Singapore announced the property curbs on Jan. 11, adding a 5 percentage-point to 7 percentage-point increase in stamp duties for homebuyers to ease record residential prices. It also imposed an added tax for permanent residents on their first home, and on Singaporeans starting with their second purchase.
In addition, the government tightened the loan-to-value limits for buyers seeking a second mortgage, referring to the amount they are allowed to borrow relative to the value of their properties. The cash down payment will rise to 25 percent from 10 percent starting from the second loan, it said.
“Overall, the latest round of measures should lead to a slowdown in sales volume and lower selling prices,” said Goh Han Peng, an analyst at DMG & Partners Securities Pte. “We could well see the trend of privatization continuing in the current year especially if developers’ share prices are depressed due to policy overhang.”
Singapore isn’t alone in attempting to curb its property market. Since Hong Kong Chief Executive Leung Chun-ying took office in July, his government has introduced three major sets of property measures, including a new tax for home buyers who are not permanent residents in the city. The city continued to attract new investors, with China Vanke Co.’s first purchase of a residential site in Hong Kong this week through its unit.

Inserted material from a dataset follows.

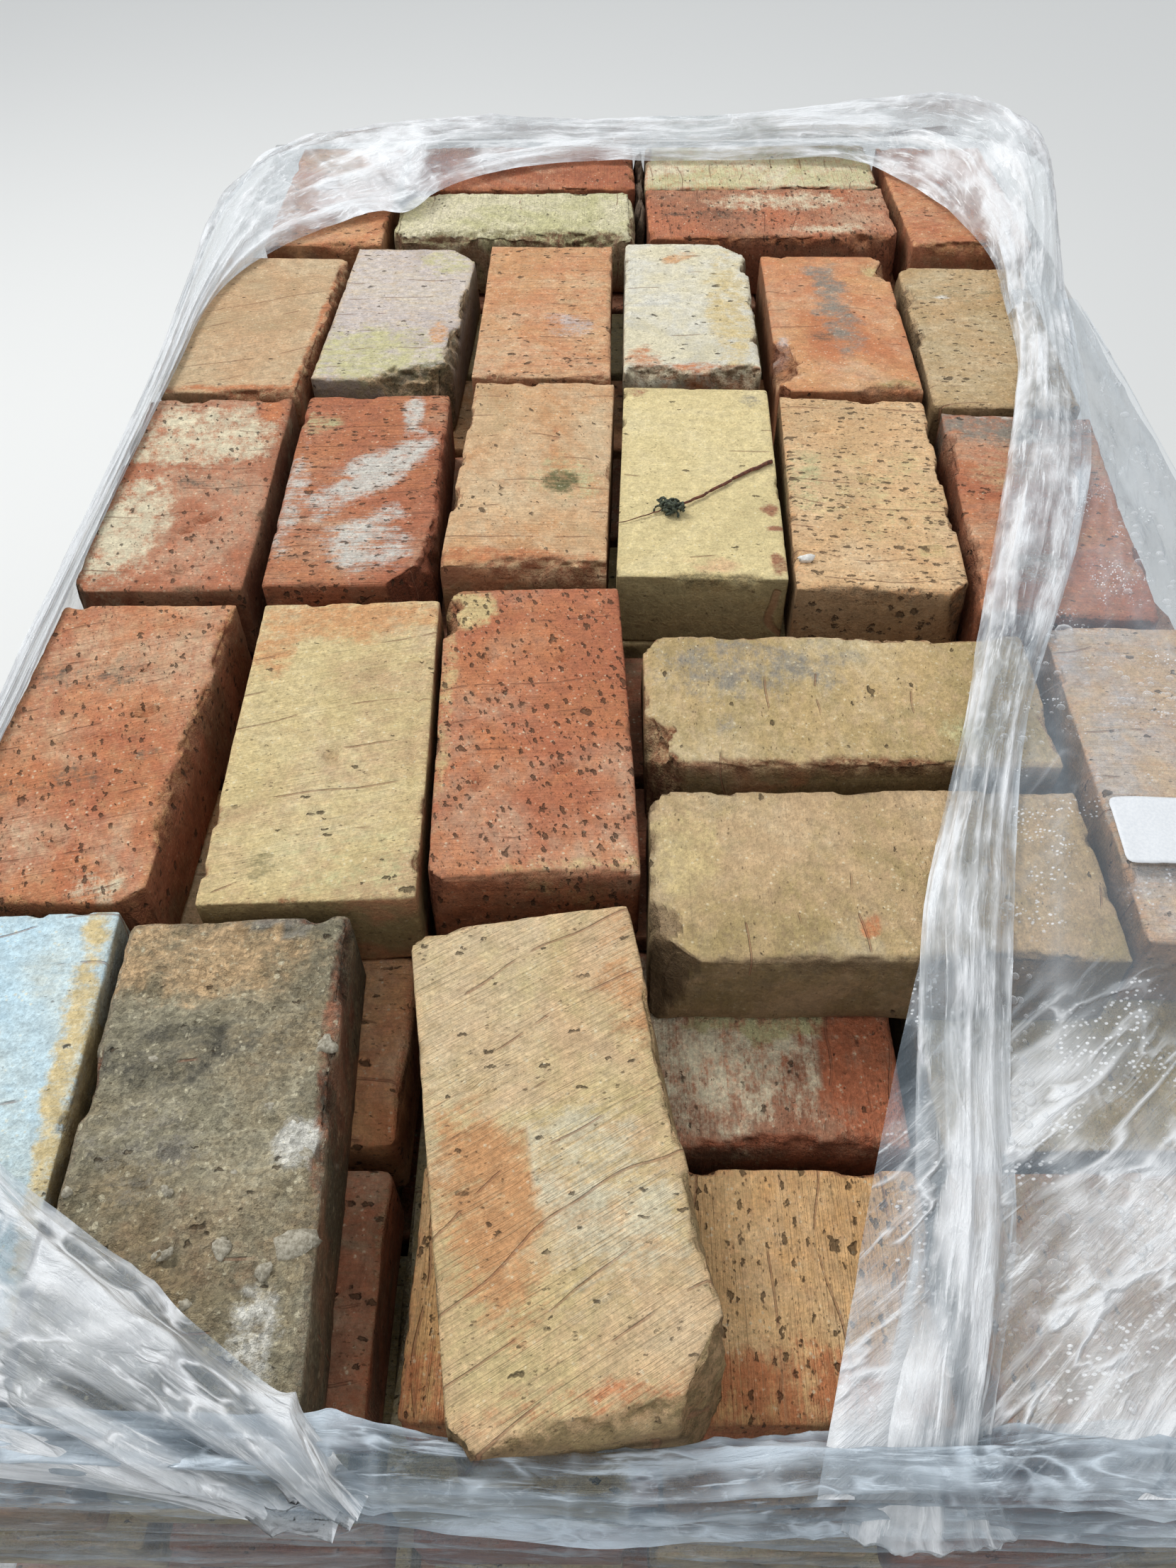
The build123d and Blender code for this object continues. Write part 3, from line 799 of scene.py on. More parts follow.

The Singapore property stock index tracking 39 developers fell the most in seven months the first trading day after the curbs were announced. The gauge has since recovered, rising 1 percent in the past two weeks.
Mizuho Corporate Bank Ltd. and Barclays Plc predicted the first annual decline in home prices after the government measures, which they described as the most “comprehensive” since it started cooling speculation in 2009.
“That would be a consideration for deals going forward,” said Vikrant Pandey, a Singapore-based analyst at UOB Kay Hian Pte. “Deals on the residential side would have to take account of the new measures.”